We at lunch at the museum and enjoyed all the sites, before deciding to go into Bentonville. We still had one more museum to see. But when my husband and neighbors went into town for an ice cream treat, my childhood friend and I went to see her 88-year-old mother. It is so strange to see someone I have not seen in over 25years; someone who was like a second mother, who had the right to yell at me if I misbehaved, but not to have my Mom with us as well. Seeing her made me happy, but also made me miss my Mom even more.

My friend’s mother knew who I was most of the time. At first she thought I was my mother. And at times she thought I was my sister. But we had a good visit, and she remembered so many things. Her daughter and I were amazed.

Actually she spoke most about my brother. “He was a buster!” She said.
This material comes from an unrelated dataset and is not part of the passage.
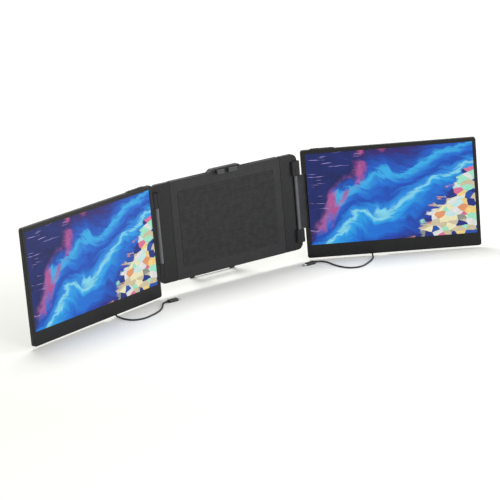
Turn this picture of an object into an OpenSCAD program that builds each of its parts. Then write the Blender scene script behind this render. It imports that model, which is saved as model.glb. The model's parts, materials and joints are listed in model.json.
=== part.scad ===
// Laptop screen extender: two portable screens on double hinges, carried by a
// plate that hangs on a laptop's lid.
// Millimetres. +Z is up the lid, -Y faces the user, +X is the user's right.
// The origin is the centre of the lid pad's face, where the lid lies.

/* [Lid and desk] */
// Thickness of the lid that the hooks and grips hold
lid_thick = 5; // [4:0.5:7]
// Width of the lid that the grips hold at rest
lid_w = 308; // [300:1:320]
// Height of the lid's top edge above the pad's centre
lid_top = 93.5; // [90:0.5:96]
// Depth of the desk below the pad's centre
desk_drop = 127; // [125:0.5:135]

/* [Centre housing] */
// Width of the housing
hub_w = 256; // [240:1:256]
// Top edge of the housing and the wings, above the pad's centre
hub_top = 96.8; // [96:0.2:99]
// Bottom edge of the housing and the wings
hub_bottom = -99; // [-102:0.5:-98]
// Depth of the housing behind its front cover's face
hub_d = 11.5; // [11:0.5:14]
// Wall of the housing
hub_wall = 2; // [1.5:0.25:2.5]
// Corner radius of the housing
hub_r = 3; // [1:0.5:6]
// Width of the lid pad
pad_w = 224; // [160:2:230]
// Height of the lid pad
pad_h = 150; // [100:2:160]
// Thickness of the lid pad
pad_t = 1.2; // [1:0.1:1.6]

/* [Wings] */
// Thickness of a wing arm's plate
arm_t = 5; // [4.5:0.25:5.5]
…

She remembered how my brother used to tease us when we played with our dolls.   We would try hiding on the outdoor staircase, but he would climb over the garbage house to get to us. “Mommy, he is bothering us!” She said as she remembered my brother, who is now such a respectable man, but then quite the active child.

We had a special time together, and I am glad we were able to get together.
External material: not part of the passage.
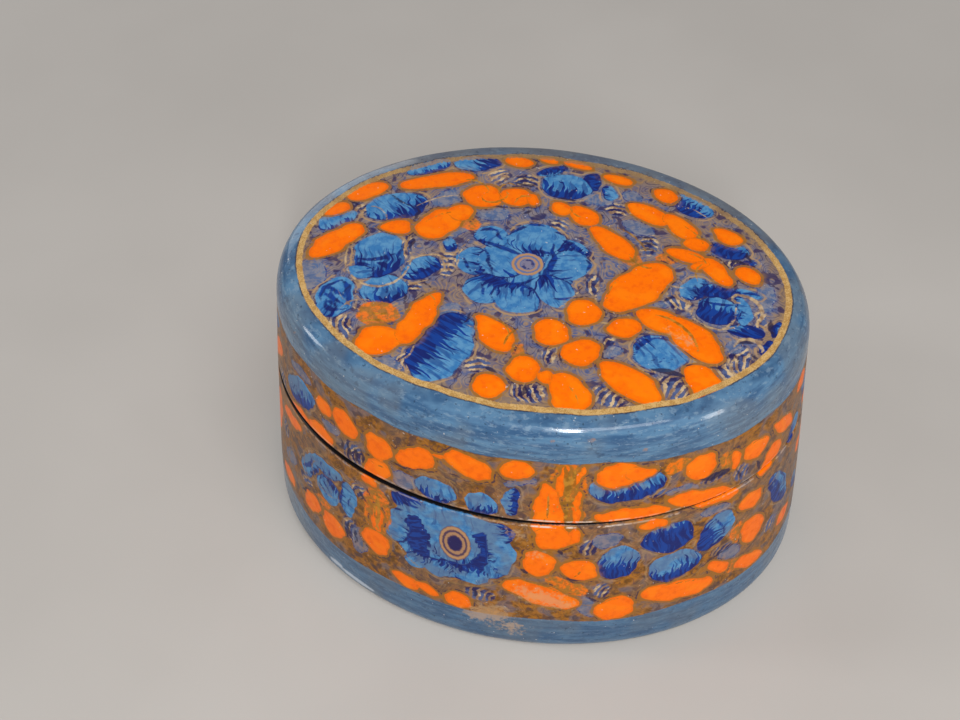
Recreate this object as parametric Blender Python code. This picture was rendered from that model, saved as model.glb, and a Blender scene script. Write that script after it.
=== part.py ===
"""Oval trinket box of painted and lacquered papier-mache, with a lift-off lid.

Two separate pieces. box_base is a hollow oval base with a flat foot. Its thin paper
lining stands up above the wall as a collar. lid is a hollow cap that drops over that
collar and sits a little higher at its left end, as an old hand-made lid does.

X runs along the length, Y across the width and Z up. The foot stands on Z = 0, and the
origin is under the middle of the oval. All sizes are in metres.
"""
import math

import bpy
import bmesh
from mathutils import Matrix

MM = 0.001

# Outside size
LENGTH = 80.0 * MM            # along X, at the foot, where the box is widest
WIDTH = 60.6 * MM             # along Y, at the foot
HEIGHT = 47.5 * MM            # foot to the crown of the lid
SEAM_HEIGHT = 29.0 * MM       # top of the base's painted wall
FOOT_ROUND = 2.4 * MM         # rounding of the lower edge
SIDE_TAPER = 2.7 * MM         # how much the wall leans in up to the shoulder of the lid
SIDE_BEND = 1.25              # 1 is a straight lean, more bends the wall in towards the top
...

Besides traveling to Bentonville and seeing my old friend, we also went to the Turpentine Creek Wildlife Refuge for rescued tigers, lions, cougars, panthers and bears. It seems, and I did not know this, that many states allow people to have wild animals as house pets. (To me this is a really ridiculous idea.)  Not only that, even in states where it is illegal, there are people who take on these animals as pets. They see a tiger cub as a good pet, until it grows into an adult and eats 1000 pounds of food and weighs up to 800 pounds. Then they do not want that pet any more.

One of the tigers that still has to be moved into his own habitat.

One of the tigers that still has to be moved into his own habitat.

What they do to these ‘pets’ is really sad. Sometimes they declaw them. For a house cat it is bad, but for a big cat it is really bad. Once the claws and first digits are removed, then the large cat cannot walk because their weight is too much, basically crippling the animal.

Sometimes people just abandon the cats in the wild. They cannot survive. So this sanctuary in Arkansas, rescues them. If someone brings them one of these ‘pets,’ the sanctuary does not press charges. They just want to protect and keep the once wild animal for the rest of its life. They are in the process of developing special habitats for each of the animals so they have room to roam.

Bam Bam the Grizzly Bear has his own pond and habitat at the Turpentine Creek Wildlife Refuge.

Bam Bam the Grizzly Bear has his own pond and habitat at the Turpentine Creek Wildlife Refuge.

Part of their mission is educating the public about these animals. Visitors can tour the site with a docent/game keeper and learn about these animals in particular and what happened and happens to them. For me it was an eye-opening experience. And I plan to add the Turpentine Creek Wildlife Refuge to my list of charities to support.

Finally we spent time on Beaver Lake, riding around in our friends’ boat and seeing the sites. It was not the same as riding around Kauneonga Lake in New York, where I spent my childhood summers. This is a much bigger lake created by the Corps of Engineers when they put in a hydro-electric plant and dammed a river, unlike Kauneonga Lake which is a smaller, natural spring-feed lake.

But being in a boat on a lake is always a wonderful time for me.   Having a long weekend; staying near the Lake was wonderful for so many reasons: spending time with friends, going to a museum, visiting an animal haven.